• [Your goal]
Everything from the first line to the line containing "floor and the" is to be repeated exactly; nothing past it.
[begin Given material]
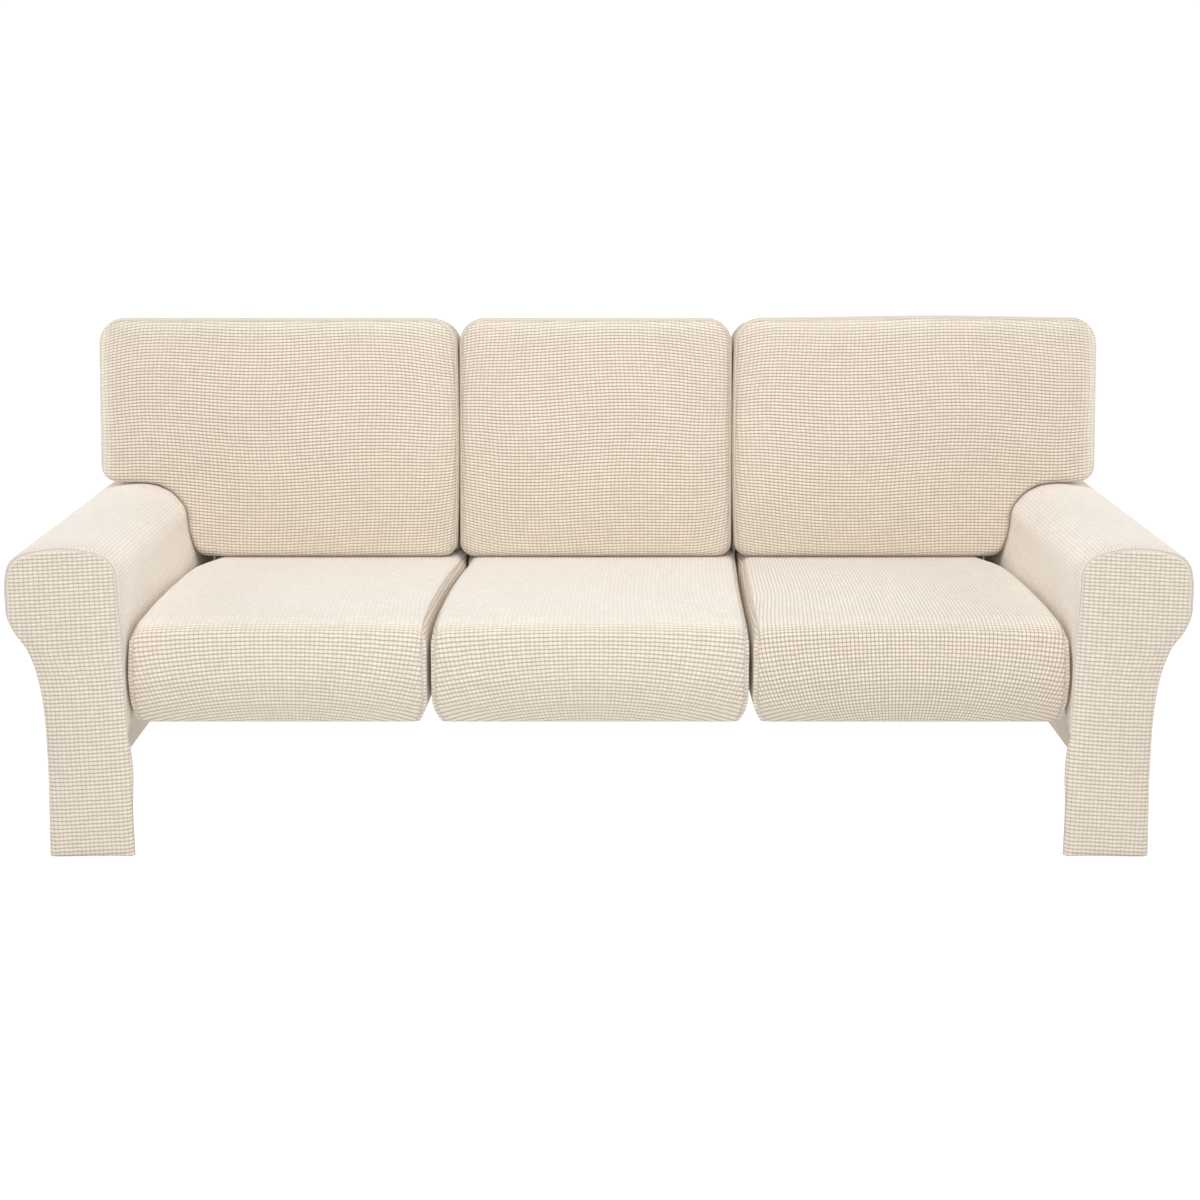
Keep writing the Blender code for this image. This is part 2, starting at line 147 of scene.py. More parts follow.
def seen_and_lit(tree, socket, seen, light):
    """A strength of one value where the camera looks straight at it, and another for its light."""
    path, strength = tree.nodes.new("ShaderNodeLightPath"), tree.nodes.new("ShaderNodeMapRange")
    strength.inputs["To Min"].default_value, strength.inputs["To Max"].default_value = light, seen
    tree.links.new(path.outputs["Is Camera Ray"], strength.inputs["Value"])
    tree.links.new(strength.outputs["Result"], socket)


seen_and_lit(world.node_tree, background["Strength"], WORLD_SEEN, WORLD_LIGHT)
seen_and_lit(white.node_tree, paint["Emission Strength"], FLOOR_SEEN, FLOOR_LIGHT)
bpy.context.scene.world = world
bpy.context.scene.view_settings.view_transform = "Standard"
print("the floor and the world light with strengths", FLOOR_LIGHT, "and", WORLD_LIGHT)

# %% Lamps
def softbox(name, place, aim, size, power):
    """A square area lamp at a place, turned to face a point. Both are in the set's measure."""
    lamp = bpy.data.lights.new(name, "AREA")
    lamp.shape, lamp.size, lamp.energy = "SQUARE", size, power
    stand = bpy.data.objects.new(name, lamp)
    stand.location = np.array(place) + SET
    across, deep, high = np.array(aim) - np.array(place)
    tilt = math.atan2(math.hypot(across, deep), -high)
    stand.rotation_euler = (tilt, 0, math.atan2(deep, across) - math.pi / 2)
    bpy.context.scene.collection.objects.link(stand)
    print(f"{name}: {power} W from a square of {size} m")


softbox("top light", place=(0.0, -0.8, 3.6), aim=(0.0, 0.4, 0.4), size=3.0, power=72)
softbox("front light", place=(0.0, -4.2, 1.6), aim=(0.0, 0.2, 0.4), size=2.8, power=58)
for side, name in ((-1, "left light"), (1, "right light")):
    softbox(name, place=(side * 3.4, 1.3, 1.2), aim=(side * 1.1, 0.5, 0.6), size=1.8, power=34)

# %% [markdown]
# ## The jacquard
#
# The cloth has a small raised check: rounded cells, 9 mm apart across and 7.3 mm up, between sunken
# grooves, of which the level ones are deeper and darker. It reads the sheet's own UV map, which is
# measured in metres along the cloth, so it bends and stretches as the cloth does. A node group makes
# the check once: it gives a height, a mask of the grooves and a small change of tone from cell to
# cell. The material colours the grooves by that mask, partly for their beige threads and partly as
# painted shade in them, strongest in the level ones, where light from above reaches least.

# %% A small language for nodes
def tree_tools(tree):
    """Two helpers for one node tree: one adds a node with its inputs, the other a step of maths."""

    def add(kind, *values, **settings):
        """Each value is a number for an input, or another node's output to link to it."""
        node = tree.nodes.new(kind)
        for setting, value in settings.items():
            setattr(node, setting, value)
        for socket, value in enumerate(values):
            if hasattr(value, "is_linked"):
                tree.links.new(value, node.inputs[socket])
            elif value is not None:
                node.inputs[socket].default_value = value
        return node

    def maths(operation, *values):
        """The output of one step of maths on one to three values."""
        return add("ShaderNodeMath", *values, operation=operation).outputs[0]

    return add, maths


def new_group(name, vector, numbers, outputs):
    """A node group that takes a vector and numbers, with its helpers and its two end nodes' sockets."""
    group = bpy.data.node_groups.new(name, "ShaderNodeTree")
    group.interface.new_socket(vector, in_out="INPUT", socket_type="NodeSocketVector")
    for number, start in numbers.items():
        socket = group.interface.new_socket(number, in_out="INPUT", socket_type="NodeSocketFloat")
        socket.default_value = start
    for output in outputs:
        group.interface.new_socket(output, in_out="OUTPUT", socket_type="NodeSocketFloat")
    add, maths = tree_tools(group)
    return group, add, maths, add("NodeGroupInput").outputs, add("NodeGroupOutput").inputs


# %% The raised check
PITCHES = {"Pitch Across": 0.009, "Pitch Up": 0.0073}
# A groove's depth also sets how much of the dark groove colour it gets, and that colour is partly painted
# shade.
GROOVES = {"Columns": 0.55, "Rows": 0.9}  # depth of each, unless a material says otherwise
CELL_WIDE, CELL_HIGH = 0.50, 0.42  # the flat share of a cell, before its grooves start
WOBBLE, WOBBLE_SCALE, WOBBLE_DETAIL = 0.0016, 38.0, 1.0  # how unevenly the rows and columns run
RIB_PITCH, RIB_HEIGHT = 0.0012, 0.035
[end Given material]
• [Task result]
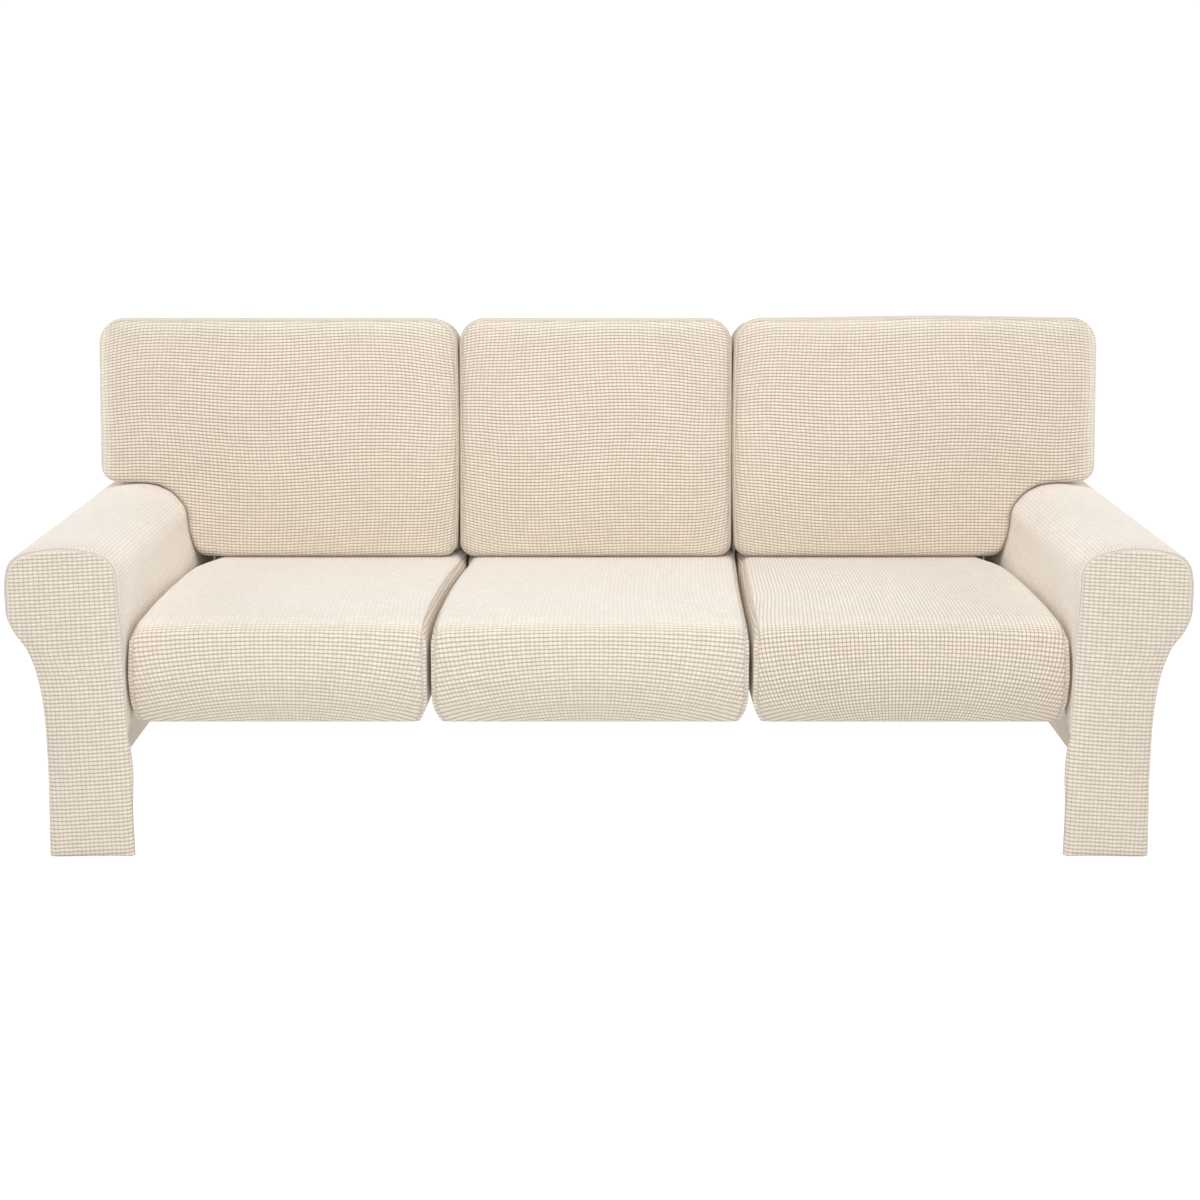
Keep writing the Blender code for this image. This is part 2, starting at line 147 of scene.py. More parts follow.
def seen_and_lit(tree, socket, seen, light):
    """A strength of one value where the camera looks straight at it, and another for its light."""
    path, strength = tree.nodes.new("ShaderNodeLightPath"), tree.nodes.new("ShaderNodeMapRange")
    strength.inputs["To Min"].default_value, strength.inputs["To Max"].default_value = light, seen
    tree.links.new(path.outputs["Is Camera Ray"], strength.inputs["Value"])
    tree.links.new(strength.outputs["Result"], socket)


seen_and_lit(world.node_tree, background["Strength"], WORLD_SEEN, WORLD_LIGHT)
seen_and_lit(white.node_tree, paint["Emission Strength"], FLOOR_SEEN, FLOOR_LIGHT)
bpy.context.scene.world = world
bpy.context.scene.view_settings.view_transform = "Standard"
print("the floor and the world light with strengths", FLOOR_LIGHT, "and", WORLD_LIGHT)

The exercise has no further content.